# What colour is your Aura?



## Taggart (Feb 14, 2013)

Yet another silly quiz to break the monotony.

I got Blue : You are a healer helping those around you as much as you can with your compassionate nature!

Hmm!


----------



## Ingélou (Feb 10, 2013)

I got blue too. I hope I am sympathetic, but I'm afraid I'm too lazy to help those around me as much as I can. 
Also, after having to wear blue for most of my childhood on the grounds that red and pink didn't suit my red hair, I've rebelled, and I hardly wear it now, and didn't even before my hair began to fade. Crimson for me!


----------



## Op.123 (Mar 25, 2013)

I was green



.................


----------



## Ukko (Jun 4, 2010)

Well... my color is orange. "You have lots of friends and the spirit for adventure" - or something like. Maybe the test-maker and I have different definitions for 'friend'. At least 'adventure' covers a lot of ground.



And the color orange is too loud.


----------



## samurai (Apr 22, 2011)

Another blue here.


----------



## hpowders (Dec 23, 2013)

I'm orange too. The pithiest color, I read somewhere...or maybe I didn't.


----------



## GreenMamba (Oct 14, 2012)

I couldn't answer this one.

The last two questions ask us our elements and our spirit animals. So the poll assumes we know those things, but not our color. 

Why not just ask up front: which color are you?

Blue: You are a healer helping those around you as much as you can with your compassionate nature
Green: You are a natural child that love animal, nature, and being out in it brings you peace
Etc.

This wouldn't be any more or less difficult to answer than the questions themselves.


----------



## ptr (Jan 22, 2013)

Oh how I wanted it to be as black as my soul, but nah, says I'm Green, how disappointing!

/ptr


----------



## Ukko (Jun 4, 2010)

GreenMamba said:


> I couldn't answer this one.
> 
> The last two questions ask us our elements and our spirit animals. So the poll assumes we know those things, but not our color.
> 
> ...


I wasn't asked the questions you quote. I couldn't have answered those either. Shucks, we can't even _know_ our spirit animal without fasting in the wilderness...

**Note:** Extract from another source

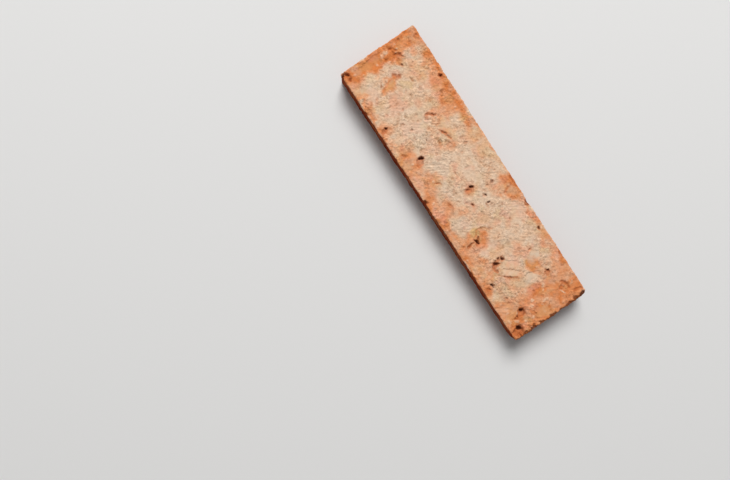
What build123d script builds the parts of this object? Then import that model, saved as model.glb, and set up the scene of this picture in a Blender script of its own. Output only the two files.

I am beginning to suspect that _Taggart_ has led us into the desert again.


----------



## Taggart (Feb 14, 2013)

Ukko said:


> I wasn't asked the questions you quote. I couldn't have answered those either. Shucks, we can't even _know_ our spirit animal without fasting in the wilderness...
> 
> I am beginning to suspect that _Taggart_ has led us into the desert again.


An ideal place to begin fasting. As Chakotay says in Voyager - "Akoocheemoya. We are far from the sacred places of our grandfathers, and from the bones of our people, but perhaps there is one powerful being who will embrace this good crew and give them the answer they seek."

(It does help that I've just started re watching it again!)


----------



## Chrythes (Oct 13, 2011)

I couldn't answer the first question.


----------



## Ingélou (Feb 10, 2013)

This quiz is ageist. If you lie about your age, and otherwise put the same answers, you get a different colour!


----------



## PetrB (Feb 28, 2012)

Ingélou said:


> This quiz is ageist. If you lie about your age, and otherwise put the same answers, you get a different colour!


Yeah, the older the age, the more faded


----------



## Ravndal (Jun 8, 2012)

When i saw the title of the thread i thought "blue". And what i got from the quiz is "Your Aura Color Is Blue
You are a healer helping those around you as much as you can with your compassionate nature!"


zing!


----------



## DrKilroy (Sep 29, 2012)

This site is great. Ever wondered what youghurt flavour you were? You may get your answer there!


Best regards, Dr


----------



## brotagonist (Jul 11, 2013)

Mine is chromatic :clap: moving from one pitch to another as my mood changes.


----------



## mirepoix (Feb 1, 2014)

Taggart said:


> An ideal place to begin fasting. As Chakotay says in Voyager - "Akoocheemoya. We are far from the sacred places of our grandfathers, and from the bones of our people, but perhaps there is one powerful being who will embrace this good crew and give them the answer they seek."
> 
> (It does help that I've just started re watching it again!)


*Off topic*
'Year of Hell' - that's a good one. And also, whatever episode it is when 7 of 9 does her delightful impression of the doctor.
An aside: I know it comes to us all eventually, but Kes has fair put on the beef.


----------